LCSR Seminar: Axel Krieger “Smart and Autonomous Robots for Surgery”

When:
February 6, 2019 @ 12:00 pm – 1:00 pm
2019-02-06T12:00:00-05:00
2019-02-06T13:00:00-05:00
Where:
Hackerman B-17
Contact:
LCSR

Abstract:

Robotic assisted surgery (RAS) systems, such as the da Vinci (Intuitive Surgical), incorporate highly dexterous tools, hand tremor filtering, and motion scaling to enable a minimally invasive surgery (MIS) approach, reducing collateral damage and patient recovery times. However, current state-of-the-art tele-robotic surgery requires a surgeon operating every motion of the robot, resulting in long procedure times and inconsistent results. The advantages of autonomous robotic functionality have been demonstrated in applications outside of medicine, ranging from manufacturing to self-driving cars. A limited form of autonomous RAS with pre-planned functionality was introduced in bony orthopedic procedures, radiotherapy, and cochlear implants. Efforts in automating deformable and unstructured soft tissue surgeries have been limited so far to elemental tasks such as knot tying, needle insertion, and executing predefined motions.

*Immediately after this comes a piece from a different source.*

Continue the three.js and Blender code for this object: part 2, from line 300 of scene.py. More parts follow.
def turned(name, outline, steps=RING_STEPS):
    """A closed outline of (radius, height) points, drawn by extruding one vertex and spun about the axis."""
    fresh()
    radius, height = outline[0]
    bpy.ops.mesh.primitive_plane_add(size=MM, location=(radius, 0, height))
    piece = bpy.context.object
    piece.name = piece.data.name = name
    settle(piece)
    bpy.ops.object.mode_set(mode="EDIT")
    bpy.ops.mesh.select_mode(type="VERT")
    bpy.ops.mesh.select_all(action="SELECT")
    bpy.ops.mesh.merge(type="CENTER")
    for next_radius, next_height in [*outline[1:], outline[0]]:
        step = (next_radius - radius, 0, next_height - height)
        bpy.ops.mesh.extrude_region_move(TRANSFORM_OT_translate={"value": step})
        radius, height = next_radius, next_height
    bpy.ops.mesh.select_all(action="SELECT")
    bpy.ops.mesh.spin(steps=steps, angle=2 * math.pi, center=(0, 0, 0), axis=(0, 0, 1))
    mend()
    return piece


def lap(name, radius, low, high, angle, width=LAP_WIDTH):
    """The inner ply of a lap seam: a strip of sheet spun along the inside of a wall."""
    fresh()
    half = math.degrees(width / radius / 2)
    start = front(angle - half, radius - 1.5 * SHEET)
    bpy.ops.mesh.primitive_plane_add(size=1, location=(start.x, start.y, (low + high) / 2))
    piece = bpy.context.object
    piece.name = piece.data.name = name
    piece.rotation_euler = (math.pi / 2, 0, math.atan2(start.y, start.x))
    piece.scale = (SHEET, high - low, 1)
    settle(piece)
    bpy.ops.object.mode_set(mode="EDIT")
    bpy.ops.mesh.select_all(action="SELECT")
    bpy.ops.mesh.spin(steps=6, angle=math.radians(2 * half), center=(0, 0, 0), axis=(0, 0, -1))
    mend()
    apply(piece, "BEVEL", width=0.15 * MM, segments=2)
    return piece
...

The goal of this research is to develop a robotic surgical system to perform complex soft tissue surgeries such as anastomosis and tumor resections autonomously – with the ultimate goal of improving surgical outcome and reducing procedure times. The system consists of a lightweight robot arm, custom interchangeable robotic tools for suturing and electro-cautery, a plenoptic three-dimensional and near-infrared fluorescent (NIRF) imaging system, and autonomous robot control algorithms. We demonstrated that the outcome of supervised autonomous anastomoses is superior to surgery performed by expert surgeons and RAS techniques in ex vivo and in vivo porcine studies. We also demonstrated autonomous tumor resection results using visual servoing with consistent tumor margins.

 

Bio:

Assistant Professor Dr. Axel Krieger joined the University of Maryland, Department of Mechanical Engineering in the Clark School of Engineering, in 2017. He is leading a group of students, scientists, and engineers in the research and development of robotic tools and laparoscopic devices. Projects include the development of a surgical robot called smart tissue autonomous robot (STAR) and the use of 3D printing for surgical planning and patient specific implants. Professor Krieger holds several licensed patents for biomedical devices. Before joining the University of Maryland, Professor Axel Krieger was Assistant Research Professor and program lead for Smart Tools at the Sheikh Zayed Institute for Pediatric Surgical Innovation at Children’s National. He has several years of experience in private industry at Sentinelle Medical Inc and Hologic Inc. His role within these organizations was Product Leader developing devices and software systems from concept to FDA approval and market introduction. Dr. Krieger completed his undergraduate and master’s degrees at the University of Karlsruhe in Germany and his doctorate at Johns Hopkins, where he pioneered an MRI guided prostate biopsy robot used in over 50 patient procedures at three hospitals.